You discard them and they’re stunned, thinking, “Wait, what? I don’t remember this scene in the script.”

This is not what they’d envisioned. They’re not quite sure what happened.

Hurt, then angry
Look, it’s true that the narcissist never loved you. They may have thought they did, because they don’t know what love is and process feelings in a disordered way, but to them you were always an object.

Despite that and even if they have several other sources of supply, being discarded is a huge diss, a major cause of narcissistic injury.

This triggers immense, deep-seated internal shame and fear about the truth of who they are. They feel rejected, humiliated, abandoned. It’s too painful to stay in that place of despair, so they quickly shift to narcissistic rage.

Validated and vindicated
They were already devaluing you. Given their lack of whole object relations and object constancy, they already saw you as “all bad.”

Your leaving has proved to them they were right. They think…

She’s crazy.
He was just using me.
I sure dodged a bullet there.

Amused
A discarded overt narcissist may feel amused, quickly followed by “Game on.” Picture a giant holding a tiny person at arm’s length while the person struggles and punches the air. This narcissist feels so superior, so much more powerful, they find your discard amusing.

The challenge of winning you back only to punish, then discard you is icing on the cake.

Relieved
The covert narcissist that has been unmasked has been living with the enemy, you, since. They have been upping the ante on your torture to get you to leave, thinking for months or years now, “Why is it taking so long?”

They have already secured abundant supply from their flying monkeys and will get ever more when you discard them.

This narcissist experiences relief, “It’s about time.”

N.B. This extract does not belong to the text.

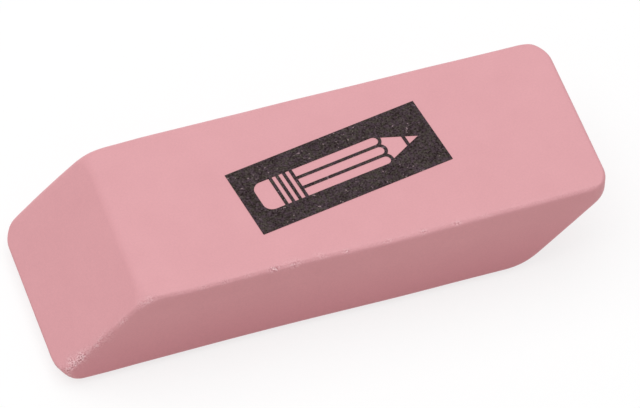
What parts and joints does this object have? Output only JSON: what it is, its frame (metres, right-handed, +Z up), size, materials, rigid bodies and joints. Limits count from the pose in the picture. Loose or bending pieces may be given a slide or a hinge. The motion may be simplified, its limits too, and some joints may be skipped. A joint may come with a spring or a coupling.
{
  "type": "rubber eraser",
  "caption": "Bevelled block eraser of pink rubber: both ends cut on one slant, edges worn soft by tumbling, and a dark printed panel on its upper face.",
  "frame": {"origin": "centre of the eraser's plan, on the surface it lies on", "axes": "+X along the length, towards the end whose upper edge overhangs; +Y across the width; +Z up, through the thickness, out of the printed face"},
  "size_m": [0.0604, 0.0216, 0.011],
  "materials": {
    "pink_rubber": "matte",
    "charcoal_ink": "matte"
  },
  "bodies": {
    "root": {"eraser_body": "pink_rubber", "printed_panel": "charcoal_ink"}
  },
  "joints": []
}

How do you feel about discarding the narcissist?
Proud of yourself for hurting them, just like they hurt you so many times?
Unsure of yourself? Like maybe you made a mistake?
Guilt and shame about hurting them, rejecting them? Like you’re incapable of unconditional love?
Scared about what they’ll do next and whether you’ll be able to resist if they try to win you back?
Relief that you’re finally free? Ready to start your healing journey?
Most likely you feel many, if not all, of the above. What matters is how you transcend and transform those feelings to move forward.